■ **OBJECTIVE**: Restate the whole listing exactly.

■ **DATA EXCERPT**:
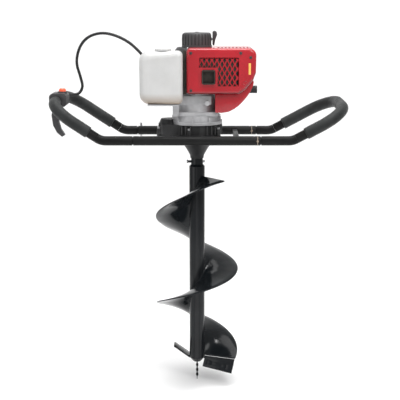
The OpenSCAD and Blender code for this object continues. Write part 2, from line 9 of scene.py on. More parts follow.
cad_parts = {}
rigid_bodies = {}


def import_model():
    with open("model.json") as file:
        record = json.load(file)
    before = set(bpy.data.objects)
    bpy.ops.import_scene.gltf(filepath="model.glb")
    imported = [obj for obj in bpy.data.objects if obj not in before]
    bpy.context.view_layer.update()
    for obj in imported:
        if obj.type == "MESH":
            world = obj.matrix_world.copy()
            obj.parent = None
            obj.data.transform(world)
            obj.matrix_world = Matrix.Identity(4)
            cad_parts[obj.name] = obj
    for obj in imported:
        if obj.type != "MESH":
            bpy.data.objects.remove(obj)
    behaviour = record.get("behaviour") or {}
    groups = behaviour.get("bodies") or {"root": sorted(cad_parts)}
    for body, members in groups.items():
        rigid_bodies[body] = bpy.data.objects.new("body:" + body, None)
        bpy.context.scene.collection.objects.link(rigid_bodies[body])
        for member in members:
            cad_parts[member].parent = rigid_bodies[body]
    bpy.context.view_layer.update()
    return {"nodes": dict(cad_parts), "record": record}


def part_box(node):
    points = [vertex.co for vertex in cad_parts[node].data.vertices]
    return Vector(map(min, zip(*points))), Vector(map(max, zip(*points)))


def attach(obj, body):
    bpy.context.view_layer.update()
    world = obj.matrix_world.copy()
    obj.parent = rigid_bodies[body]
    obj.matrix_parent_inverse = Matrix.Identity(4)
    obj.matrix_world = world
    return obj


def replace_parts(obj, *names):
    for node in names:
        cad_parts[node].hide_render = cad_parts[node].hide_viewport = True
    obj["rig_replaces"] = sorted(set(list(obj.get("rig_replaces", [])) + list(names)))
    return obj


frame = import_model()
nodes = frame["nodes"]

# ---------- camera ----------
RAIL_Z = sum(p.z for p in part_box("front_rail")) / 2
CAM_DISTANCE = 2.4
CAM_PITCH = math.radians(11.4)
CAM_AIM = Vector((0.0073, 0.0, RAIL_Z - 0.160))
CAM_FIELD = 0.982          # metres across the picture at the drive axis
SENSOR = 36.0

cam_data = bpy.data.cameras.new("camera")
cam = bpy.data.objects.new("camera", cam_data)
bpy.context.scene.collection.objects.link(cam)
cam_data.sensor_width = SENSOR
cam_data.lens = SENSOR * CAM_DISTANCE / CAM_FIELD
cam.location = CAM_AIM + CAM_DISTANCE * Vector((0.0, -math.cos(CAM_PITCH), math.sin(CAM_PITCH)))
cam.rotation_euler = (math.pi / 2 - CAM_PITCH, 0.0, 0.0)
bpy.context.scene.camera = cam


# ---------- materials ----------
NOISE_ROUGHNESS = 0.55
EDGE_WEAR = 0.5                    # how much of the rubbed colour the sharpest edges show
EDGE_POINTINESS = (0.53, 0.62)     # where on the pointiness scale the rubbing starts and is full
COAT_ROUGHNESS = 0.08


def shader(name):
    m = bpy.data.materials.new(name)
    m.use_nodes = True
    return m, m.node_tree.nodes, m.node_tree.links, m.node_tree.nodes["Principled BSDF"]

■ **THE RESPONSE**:
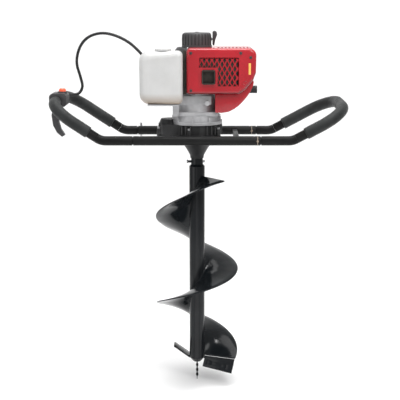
The OpenSCAD and Blender code for this object continues. Write part 2, from line 9 of scene.py on. More parts follow.
cad_parts = {}
rigid_bodies = {}


def import_model():
    with open("model.json") as file:
        record = json.load(file)
    before = set(bpy.data.objects)
    bpy.ops.import_scene.gltf(filepath="model.glb")
    imported = [obj for obj in bpy.data.objects if obj not in before]
    bpy.context.view_layer.update()
    for obj in imported:
        if obj.type == "MESH":
            world = obj.matrix_world.copy()
            obj.parent = None
            obj.data.transform(world)
            obj.matrix_world = Matrix.Identity(4)
            cad_parts[obj.name] = obj
    for obj in imported:
        if obj.type != "MESH":
            bpy.data.objects.remove(obj)
    behaviour = record.get("behaviour") or {}
    groups = behaviour.get("bodies") or {"root": sorted(cad_parts)}
    for body, members in groups.items():
        rigid_bodies[body] = bpy.data.objects.new("body:" + body, None)
        bpy.context.scene.collection.objects.link(rigid_bodies[body])
        for member in members:
            cad_parts[member].parent = rigid_bodies[body]
    bpy.context.view_layer.update()
    return {"nodes": dict(cad_parts), "record": record}


def part_box(node):
    points = [vertex.co for vertex in cad_parts[node].data.vertices]
    return Vector(map(min, zip(*points))), Vector(map(max, zip(*points)))


def attach(obj, body):
    bpy.context.view_layer.update()
    world = obj.matrix_world.copy()
    obj.parent = rigid_bodies[body]
    obj.matrix_parent_inverse = Matrix.Identity(4)
    obj.matrix_world = world
    return obj


def replace_parts(obj, *names):
    for node in names:
        cad_parts[node].hide_render = cad_parts[node].hide_viewport = True
    obj["rig_replaces"] = sorted(set(list(obj.get("rig_replaces", [])) + list(names)))
    return obj


frame = import_model()
nodes = frame["nodes"]

# ---------- camera ----------
RAIL_Z = sum(p.z for p in part_box("front_rail")) / 2
CAM_DISTANCE = 2.4
CAM_PITCH = math.radians(11.4)
CAM_AIM = Vector((0.0073, 0.0, RAIL_Z - 0.160))
CAM_FIELD = 0.982          # metres across the picture at the drive axis
SENSOR = 36.0

cam_data = bpy.data.cameras.new("camera")
cam = bpy.data.objects.new("camera", cam_data)
bpy.context.scene.collection.objects.link(cam)
cam_data.sensor_width = SENSOR
cam_data.lens = SENSOR * CAM_DISTANCE / CAM_FIELD
cam.location = CAM_AIM + CAM_DISTANCE * Vector((0.0, -math.cos(CAM_PITCH), math.sin(CAM_PITCH)))
cam.rotation_euler = (math.pi / 2 - CAM_PITCH, 0.0, 0.0)
bpy.context.scene.camera = cam


# ---------- materials ----------
NOISE_ROUGHNESS = 0.55
EDGE_WEAR = 0.5                    # how much of the rubbed colour the sharpest edges show
EDGE_POINTINESS = (0.53, 0.62)     # where on the pointiness scale the rubbing starts and is full
COAT_ROUGHNESS = 0.08


def shader(name):
    m = bpy.data.materials.new(name)
    m.use_nodes = True
    return m, m.node_tree.nodes, m.node_tree.links, m.node_tree.nodes["Principled BSDF"]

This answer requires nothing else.